By Sid Perkins
In the winter months in the Northern Hemisphere, massive dust storms from the African Sahara waft southwest across the Atlantic to drop tons of vital minerals on the Amazon basin in South America. Now, scientists have pinpointed the source of many of those dust storms and estimated their dust content.
The Amazonian rainforest depends on Saharan dust for many of its nutrients, including iron and phosphorus (SN: 9/29/01, p. 200: Dust, the Thermostat). “If it weren’t for those nutrients, the Amazon would be a wet desert,” says Ilan Koren, an atmospheric scientist at the Weizmann Institute in Rehovot, Israel.

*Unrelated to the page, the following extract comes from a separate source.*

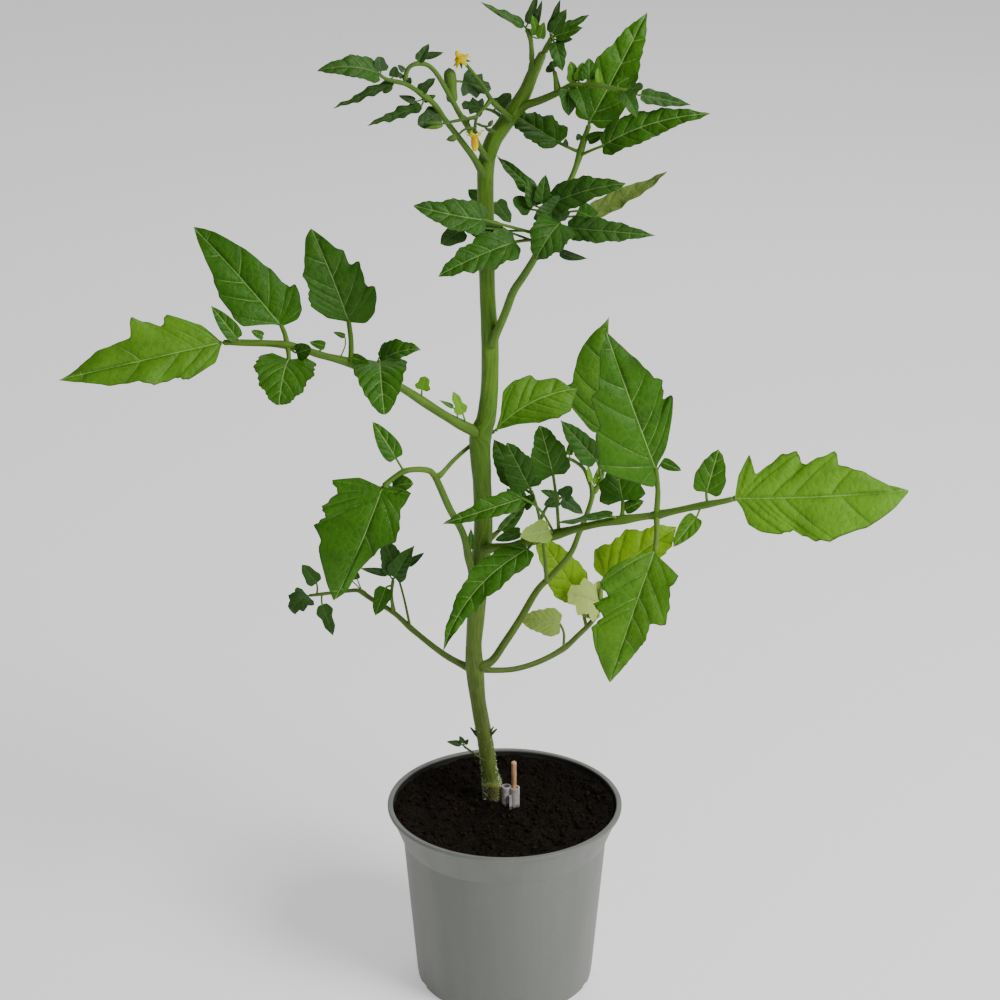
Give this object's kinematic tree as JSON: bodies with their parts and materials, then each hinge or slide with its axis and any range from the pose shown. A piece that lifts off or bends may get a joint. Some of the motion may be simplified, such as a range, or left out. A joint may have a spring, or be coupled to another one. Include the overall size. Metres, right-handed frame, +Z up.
{
  "type": "tomato plant in a pot",
  "caption": "Young grafted tomato plant with a few long leaves, small yellow flowers and a grey nursery pot filled with dark soil.",
  "frame": {"origin": "middle of the pot's underside, at the height of the surface that it stands on", "axes": "+Z up along the pot's axis and the stem, +Y towards the back, so that the broad spread of the leaves lies along X"},
  "size_m": [0.4292, 0.1404, 0.5571],
  "materials": {
    "pot_plastic": "satin",
    "soil": "matte",
    "stem_green": "satin",
    "leaf_green": "satin",
    "leaf_pale": "satin",
    "leaf_yellow": "satin",
    "petal_yellow": "satin",
    "clip_silicone": "satin",
    "stick_wood": "matte"
  },
  "bodies": {
    "root": {"pot": "pot_plastic", "soil": "soil", "main_stem": "stem_green", "graft_clip": "clip_silicone", "graft_stick": "stick_wood", "leaf_upper_left": "leaf_green", "leaf_middle_left": "leaf_green", "leaf_lower_left": "leaf_green", "leaf_right_front": "leaf_green", "leaf_right_rising": "leaf_green", "leaf_centre_small": "leaf_green", "leaf_upper_right": "leaf_green", "leaf_behind_stem": "leaf_green", "leaf_behind_truss": "leaf_green", "leaf_lower_back": "leaf_pale", "yellow_leaflet_1": "leaf_yellow", "yellow_leaflet_2": "leaf_yellow", "shoot_upper_left": "leaf_green", "shoot_right_top": "leaf_green", "shoot_tip_left": "leaf_green", "shoot_tip_right": "leaf_green", "base_sprout": "leaf_green", "flower_truss": "stem_green", "flower_upper": "petal_yellow", "flower_lower": "petal_yellow"}
  },
  "joints": []
}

Using satellite measurements of dust clouds, Koren and his colleagues estimate that 40 million tons of Saharan dust reaches South America each year. The images indicate that more than half of that dust originates from the Bodélé depression, a now-dry basin on the southern edge of the Sahara that in wetter times held a body of water the size of Lake Erie.
Although the depression is only 0.2 percent of the Sahara’s surface area, it’s a prodigious dust source, the researchers report in the October–December Environmental Research Letters. Dust storms arise from the area on 40 percent of winter days. On average, the storms loft more than 700,000 tons of dust each day, says Koren.